PROBLEM
Below is a listing. Quote from it, exactly, the lines from the one containing "# ---- the truck" down to the one containing "zip(*points))), Vector(map(max, zip(*points)))", both ends included, and nothing else.

Dataset rows
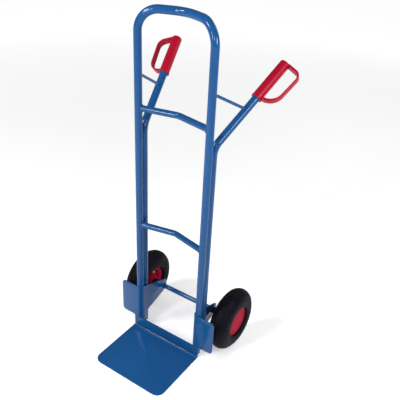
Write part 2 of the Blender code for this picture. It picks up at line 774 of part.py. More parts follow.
def build_inner_tube(label, hub, valve_hole):
    """The inner tube inside the tyre, pierced where its valve stem leaves it."""
    crown = CAVITY_R * math.cos(math.pi / WHEEL_STEPS) - INNER_TUBE_PLAY
    half_width = CAVITY_HALF_WIDTH - INNER_TUBE_PLAY
    bead_top = BEAD_TOP_R / math.cos(math.pi / INNER_TUBE_STEPS)
    middle = (bead_top + INNER_TUBE_PLAY + crown) / 2
    top = section_arc(half_width, crown - middle, middle, BEAD_TURN, CAVITY_POINTS)
    throat = TOE_U - INNER_TUBE_PLAY
    shoulder = bead_top + 2 * INNER_TUBE_PLAY
    floor = BEAD_R + 4 * INNER_TUBE_PLAY
    low = [(shoulder, -throat), (floor, -throat), (floor, throat), (shoulder, throat)]
    name = f"inner_tube_{label}"
    piece = add_turned(name, top + low, INNER_TUBE_STEPS, BLACK_RUBBER, hub)
    shell = piece.modifiers.new("wall", "SOLIDIFY")
    shell.thickness = INNER_TUBE_WALL
    shell.offset = -1
    cut(piece, valve_hole)
    return piece


def rim_profile(boss_end):
    """Half of the rim, from the middle of the wheel out to the flange on the +u side."""
    split = TOUCH_GAP / 2
    lip_u = RIM_HALF_WIDTH - RIM_LIP
    seat_end = lip_u / 2
    return [
        (RIM_FLANGE_R, RIM_HALF_WIDTH),
        (RIM_FLANGE_R, lip_u),
        (BEAD_R, lip_u),
        (BEAD_R, seat_end),
        (BEAD_R - RIM_LIP, seat_end - RIM_LIP),
        (BEAD_R - RIM_LIP, split),
        (BOSS_BORE_R, split),
        (BOSS_BORE_R, boss_end),
        (BOSS_R - 0.001, boss_end),
        (BOSS_R, RIM_WEB),
        (WEB_RIM_R, RIM_WEB),
        (RECESS_R, lip_u - 0.001),
        (RIM_FLANGE_R - RIM_WALL, RIM_HALF_WIDTH),
    ]


def build_rim(label, hub, bolt_holes, valve_hole):
    """The two rim halves, which the bolts hold together."""
    outer = rim_profile(HUB_OUTBOARD - TOUCH_GAP)
    inner = [(radius, -u) for radius, u in reversed(rim_profile(HUB_INBOARD - TOUCH_GAP))]
    rim_outer = add_turned(f"rim_outer_{label}", outer, WHEEL_STEPS, RED_RIM, hub)
    rim_inner = add_turned(f"rim_inner_{label}", inner, WHEEL_STEPS, RED_RIM, hub)
    cut(rim_outer, bolt_holes)
    cut(rim_inner, bolt_holes)
    cut(rim_inner, valve_hole)


def bolt_places():
    """Where the bolts stand round the hub."""
    step = 2 * math.pi / BOLT_COUNT
    angles = [step * (i + 0.5) for i in range(BOLT_COUNT)]
    return [(BOLT_CIRCLE_R * math.cos(a), BOLT_CIRCLE_R * math.sin(a)) for a in angles]


def build_bolts(label, hub):
    """The rim's bolts and nuts: heads on the inner side, nuts under the hub cap."""
    head_top = -RIM_WEB - TOUCH_GAP
    nut_low = RIM_WEB + TOUCH_GAP
    shank_end = nut_low + NUT_HEIGHT + BOLT_PAST_NUT
    hex_r = HEX_ACROSS_CORNERS / 2
    head = cylinder("bolt_head", hex_r, head_top - BOLT_HEAD_HEIGHT, head_top, 6)
    shank = cylinder("bolt_shank", BOLT_R, head_top - BOLT_HEAD_HEIGHT / 2, shank_end, ROD_SIDES)
    nut = cylinder("nut", hex_r, nut_low, nut_low + NUT_HEIGHT, 6)
    thread = cylinder("nut_thread", BOLT_R + TOUCH_GAP, 0, 2 * shank_end, ROD_SIDES)
    for index, (x, y) in enumerate(bolt_places(), start=1):
        place = Matrix.Translation((x, y, 0))
        bolt = add_piece(f"rim_bolt_{label}_{index}", head, ZINC_STEEL, hub, place)
        cut(bolt, add_cutter(f"shank_{label}_{index}", shank, hub, place), "UNION")
        nut_piece = add_piece(f"rim_nut_{label}_{index}", nut, ZINC_STEEL, hub, place)
        cut(nut_piece, add_cutter(f"thread_{label}_{index}", thread, hub, place))


def build_hub(label, hub):
    """The steel sleeve in the hub and the two roller bearings in its ends."""
    sleeve = sleeve_profile(SLEEVE_BORE_R, SLEEVE_R, -HUB_INBOARD, HUB_OUTBOARD)
    add_turned(f"hub_sleeve_{label}", sleeve, HUB_STEPS, ZINC_STEEL, hub)
    outboard_low = HUB_OUTBOARD - BEARING_LENGTH
    inboard_high = BEARING_LENGTH - HUB_INBOARD
    inboard = sleeve_profile(BEARING_BORE_R, BEARING_R, -HUB_INBOARD, inboard_high)
    outboard = sleeve_profile(BEARING_BORE_R, BEARING_R, outboard_low, HUB_OUTBOARD)
    add_turned(f"roller_bearing_inboard_{label}", inboard, HUB_STEPS, BEARING_STEEL, hub)
    add_turned(f"roller_bearing_outboard_{label}", outboard, HUB_STEPS, BEARING_STEEL, hub)


def build_hub_cap(label, hub):
    """The smooth cap that covers the outer rim half, with a skirt that snaps into its recess."""
    seat = RIM_HALF_WIDTH + TOUCH_GAP
    skirt_r = WEB_RIM_R + 0.001
    rings = 5

    def dome(radius):
        return seat + CAP_THICKNESS + CAP_DOME * (1 - (radius / RIM_FLANGE_R) ** 2)

    radii = [RIM_FLANGE_R * i / rings for i in range(rings + 1)]
    outside = [(radius, dome(radius)) for radius in radii]
    underside = [
        (RIM_FLANGE_R, seat),
        (skirt_r, seat),
        (skirt_r, seat - CAP_SKIRT_DEPTH),
        (skirt_r - CAP_SKIRT_WALL, seat - CAP_SKIRT_DEPTH),
        (skirt_r - CAP_SKIRT_WALL, dome(skirt_r) - CAP_THICKNESS),
        (0, dome(0) - CAP_THICKNESS),
    ]
    name = f"hub_cap_{label}"
    return add_turned(name, outside + underside, WHEEL_STEPS, RED_RIM, hub, closed=False)


def valve_matrix():
    """The valve stem's placing in its wheel: Z runs from the inner tube down through the rim wall."""
    start = Vector((BEAD_R + RIM_FLANGE_HEIGHT / 2, 0, -TOE_U / 4))
    turn = Matrix.Rotation(VALVE_ANGLE, 4, "Z")
    slope = Matrix.Rotation(math.radians(180) + math.radians(90) - VALVE_SLOPE, 4, "Y")
    return turn @ Matrix.Translation(start) @ slope


def build_valve(label, hub):
    """The valve stem, from inside the tube through the rim wall into the inner recess."""
    name = f"valve_stem_{label}"
    mesh = cylinder(name, VALVE_R, 0, VALVE_LENGTH, HUB_STEPS // 2)
    return add_piece(name, mesh, BLACK_RUBBER, hub, valve_matrix())


def build_wheel(label, side):
    """One wheel, under an empty on its own spin axis whose +Z points outwards."""
    place = (side * WHEEL_X, AXLE_Y, AXLE_Z)
    hub = new_anchor(f"wheel_{label}_spin_axis", place, outward_turn(side), truck)
    hole_r = BOLT_R + TOUCH_GAP
    mesh = cylinder(
        f"bolt_holes_{label}", hole_r, -HUB_INBOARD, HUB_INBOARD, ROD_SIDES, bolt_places()
    )
    bolt_holes = add_cutter(f"bolt_holes_{label}", mesh, hub)
    hole_r = VALVE_R + VALVE_GAP
    mesh = cylinder(f"valve_hole_{label}", hole_r, -0.003, VALVE_LENGTH, HUB_STEPS // 2)
    valve_hole = add_cutter(f"valve_hole_{label}", mesh, hub, valve_matrix())
    build_tyre(label, hub)
    build_inner_tube(label, hub, valve_hole)
    build_rim(label, hub, bolt_holes, valve_hole)
    build_bolts(label, hub)
    build_hub(label, hub)
    build_hub_cap(label, hub)
    build_valve(label, hub)


# ---- the truck -------------------------------------------------------------------------------------------


def build_truck():
    """Every piece of the hand truck."""
    build_upright_frame()
    envelopes = {label: upright_envelope(f"upright_envelope_{label}", side) for label, side in SIDES}
    build_crossbar("crossbar_upper", UPPER_CROSSBAR_Z, envelopes.values())
    build_crossbar("crossbar_lower", LOWER_CROSSBAR_Z, envelopes.values())
    build_toe_plate()
    build_axle()
    axle_hole = build_axle_hole()
    for label, side in SIDES:
        build_handle(label, side)
        build_brace(label, side, envelopes[label])
        build_grip(label, side)
        build_bracket(label, side, axle_hole)
        build_axle_fittings(label, side)
        build_wheel(label, side)


build_truck()
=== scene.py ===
"""Looks of a two-wheeled hand truck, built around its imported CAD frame.

The CAD bodies give every place. Tubes, sheet parts, grips and wheels are rebuilt here with fine surfaces in
the same space, welds and tread are grown by Geometry Nodes, and each finish is a procedural material.
"""

from __future__ import annotations

import logging
import math
from dataclasses import dataclass
from enum import Enum
from typing import Callable, Iterable, Sequence

import bmesh
import bpy
from mathutils import Matrix, Vector


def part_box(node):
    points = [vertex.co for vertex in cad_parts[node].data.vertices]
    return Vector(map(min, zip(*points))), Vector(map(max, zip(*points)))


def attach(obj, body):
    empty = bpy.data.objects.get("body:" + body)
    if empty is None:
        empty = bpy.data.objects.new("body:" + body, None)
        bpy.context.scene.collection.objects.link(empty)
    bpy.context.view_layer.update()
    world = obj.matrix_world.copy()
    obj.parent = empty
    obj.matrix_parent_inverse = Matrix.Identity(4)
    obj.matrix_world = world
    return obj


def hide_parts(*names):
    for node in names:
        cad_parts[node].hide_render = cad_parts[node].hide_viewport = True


LOG = logging.getLogger("hand_truck")

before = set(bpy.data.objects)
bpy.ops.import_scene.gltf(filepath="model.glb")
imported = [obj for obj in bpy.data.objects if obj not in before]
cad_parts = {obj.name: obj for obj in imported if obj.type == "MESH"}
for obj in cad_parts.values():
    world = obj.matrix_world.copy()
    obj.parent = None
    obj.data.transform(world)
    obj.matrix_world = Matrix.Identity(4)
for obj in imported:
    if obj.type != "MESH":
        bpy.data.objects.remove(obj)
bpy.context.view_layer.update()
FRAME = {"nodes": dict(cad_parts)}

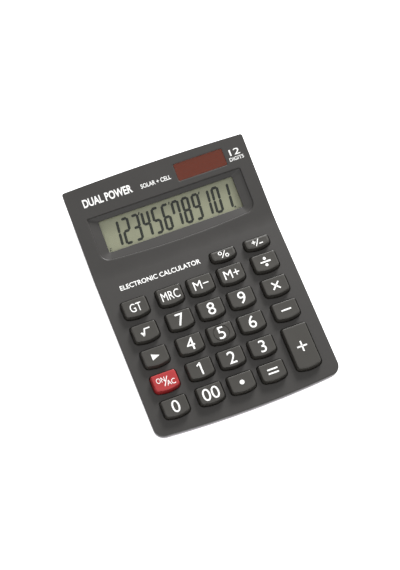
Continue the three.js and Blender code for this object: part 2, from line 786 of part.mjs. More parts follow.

RESULT
# ---- the truck -------------------------------------------------------------------------------------------


def build_truck():
    """Every piece of the hand truck."""
    build_upright_frame()
    envelopes = {label: upright_envelope(f"upright_envelope_{label}", side) for label, side in SIDES}
    build_crossbar("crossbar_upper", UPPER_CROSSBAR_Z, envelopes.values())
    build_crossbar("crossbar_lower", LOWER_CROSSBAR_Z, envelopes.values())
    build_toe_plate()
    build_axle()
    axle_hole = build_axle_hole()
    for label, side in SIDES:
        build_handle(label, side)
        build_brace(label, side, envelopes[label])
        build_grip(label, side)
        build_bracket(label, side, axle_hole)
        build_axle_fittings(label, side)
        build_wheel(label, side)


build_truck()
=== scene.py ===
"""Looks of a two-wheeled hand truck, built around its imported CAD frame.

The CAD bodies give every place. Tubes, sheet parts, grips and wheels are rebuilt here with fine surfaces in
the same space, welds and tread are grown by Geometry Nodes, and each finish is a procedural material.
"""

from __future__ import annotations

import logging
import math
from dataclasses import dataclass
from enum import Enum
from typing import Callable, Iterable, Sequence

import bmesh
import bpy
from mathutils import Matrix, Vector


def part_box(node):
    points = [vertex.co for vertex in cad_parts[node].data.vertices]
    return Vector(map(min, zip(*points))), Vector(map(max, zip(*points)))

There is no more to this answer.